Создавая премию Шиллера, прусское государство претендовало на тотальный контроль над всей немецкой драматургией и монопольное право оценки ее произведений, а вместе с тем и на власть над всей национальной литературой. Судя по всему, премия Шиллера была создана в пику писательскому Обществу Шиллера, появившемуся незадолго до нее и отличавшемуся до некоторой степени оппозиционными наклонностями. Неудивительно, что многие немецкие литераторы, такие как К. Гуцков, очень резко выступали против нового учреждения, а ближе к концу XIX века в противовес премии Шиллера была создана частная Народная премия Шиллера. Естественно, в условиях Пруссии учреждение, подобное премии Шиллера, не могло не восприниматься как попытка правительства монополизировать немецкий национальный театр и крепко связать его именно с той версией Германии, которую предлагало прусское государство. Критику вызывало среди прочего и отсутствие в числе членов немецкой комиссии представителей литературного сообщества: журналисты, осуждавшие премию Шиллера в момент ее возникновения, могли идентифицировать как критика только одного из вручавших ее экспертов – Г.-Г. Гервинуса.
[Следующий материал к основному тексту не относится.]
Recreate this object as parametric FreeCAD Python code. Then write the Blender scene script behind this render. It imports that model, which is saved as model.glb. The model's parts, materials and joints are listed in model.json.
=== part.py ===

Среди членов комиссии были известные деятели немецкой науки и культуры, такие как Леопольд Ранке, однако они едва ли могли претендовать на собственно литературное значение.

Именно как одновременно специфически немецкую и специфически прусскую восприняли премию Шиллера в Австрии, где вскоре начали возникать собственные награды, предназначенные преимущественно для австрийских драматургов и призванные подчеркнуть суверенность австрийской национальности и культуры[307]. При этом Венская академия наук не всегда могла справиться с выбором лучшего драматурга и предпочитала вообще никого не награждать. Серьезную поддержку в этом отношении оказывали приглашенные в комиссию представители театров, значительно облегчавшие работу прочих членов. Впрочем, влияния, значения и длительности премии Шиллера австрийские награды не достигли.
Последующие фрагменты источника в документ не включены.